2008年 集落支援員設置  〜年度末には農水省「田舎で働き隊」設置

2009年 地域おこし協力隊設置

制度、施策としての人的支援の意味とは

・仕組みが出来上がっているため、何も考えずとも始められる

・成功、失敗は「制度の問題」となりがち

→→→→取り組みを通じて、地域に合わせたアレンジをする必要がある

→→→→公金施策であるため自分本位ではいけない

●「人による地域づくり」の特徴

・”事業型支援”から”地域にあった柔軟な”支援としての「人」

・地域住民と支援者が一緒に考えることで、地域の”価値観の転換”を図り、やる気と自身を創り出す

・行政ではできない柔軟な取り組みが実現

・新たなネットワークとの接続により、様々な主体との連携が生まれる

●外の視点から地域の価値を見直す

・地域の内なる目線では分からない価値を、外の目線で再評価し、価値化する

・価値化することで、地域への誇りを取り戻す

地域おこし協力隊に何を期待するか?

●これまで地域にはなかった視点 / 価値観

・協力隊の履歴やスキルと地域のビジョンの融合から来る地域の新たな可能性の模索

・”諦め感”が広がる地域で、密着型のコミュニケーションをはかることによる自信と誇りの醸成

・小さな成功体験を積み重ねることによる主体性の醸成

●これまで地域になかったネットワークとの接続

・今まで持たなかった「田舎を前向きに評価する」価値観を持つネットワークとの接続

●地域を維持していく上での新しい担い手の獲得

・地域で負担と思われがちな「自治の担い手」への肯定的評価

協力隊という施策

●どんぶり施策といえる協力隊

・導入自治体の自由度が極めて高い……..何でもアリになりがち、「制度の問題」になりがち

→→→→→各自治体それぞれが”きちん”と考えて、企画・実施する必要がある

◆ミッション型協力隊の増加

・元々はフリーミッションが大半であったが、放置事例の多発により、”ミッションの明確化”の重要性を謳った経緯

◆”起業型”協力隊の増加

・「移住」が目的化した結果、任期終了後の仕事作りに傾注

住民からの疑問、各種メディアで「オイシイ移住」と謳われる協力隊

→→→→→批評の必要性、心配しつつ苦言を呈す、苦言を呈しつつも最後までフォロー

地域おこし協力隊のミスマッチを防ぐために

●最初から完璧なマッチングは難しい

・募集する側、応募する側、双方が”幅”を持って対応する必要性

●着任後の”調整”が重要

・双方の目的を実現する”落とし所”を見つけた上でのすり合わせ

それぞれの”肝”と”許容範囲”を確認する

地域づくりの根本的目的、行政がイメージした活動が目的達成の唯一解とは限らない

●受け入れ側の”肝”も押さえつつ、協力隊の”やりたいこと”を実現させる

”肝以外の部分”にある”新しい可能性”

・行政として”困ること”は早い段階から整理しておくことが重要

●募集する側と応募する側の”重なり”を拡大させる

・募集側として協力隊が活躍できる舞台を創るには”歩み寄り”が必要

終わりに

研修会ではこのような内容について田口先生による熱いお話が聞けました。

自分は恵まれている環境のおかげで楽しく活動させてもらっています。

もちろん共感できる部分もありますし、周りの状況から課題について理解できる部分も多々あります。

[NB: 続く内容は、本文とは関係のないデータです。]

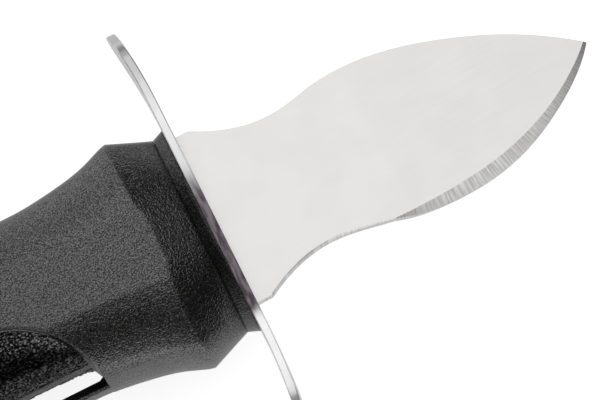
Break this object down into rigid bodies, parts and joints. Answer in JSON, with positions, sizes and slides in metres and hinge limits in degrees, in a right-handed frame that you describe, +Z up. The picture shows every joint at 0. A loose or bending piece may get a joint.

少子高齢化によって日本の田舎はどこもピンチなことは間違いありません。

全国の協力隊の頑張っている姿や尊敬する取り組みもたくさん知っています。

ネガティブな話題が広がりやすい地域おこし協力隊という制度ですが、ポジティブな面もたくさんありますし、自分は日本を救う神制度の一つだと思っています。

私も微力ながらまだまださらに地域づくりに関わっていきたいと思いますし、やりたいことも叶えていきたいと思っています。

とにかく今後も目が離せない制度です。

さらなる盛り上がりに期待。

最後まで読んでいただきありがとうございました。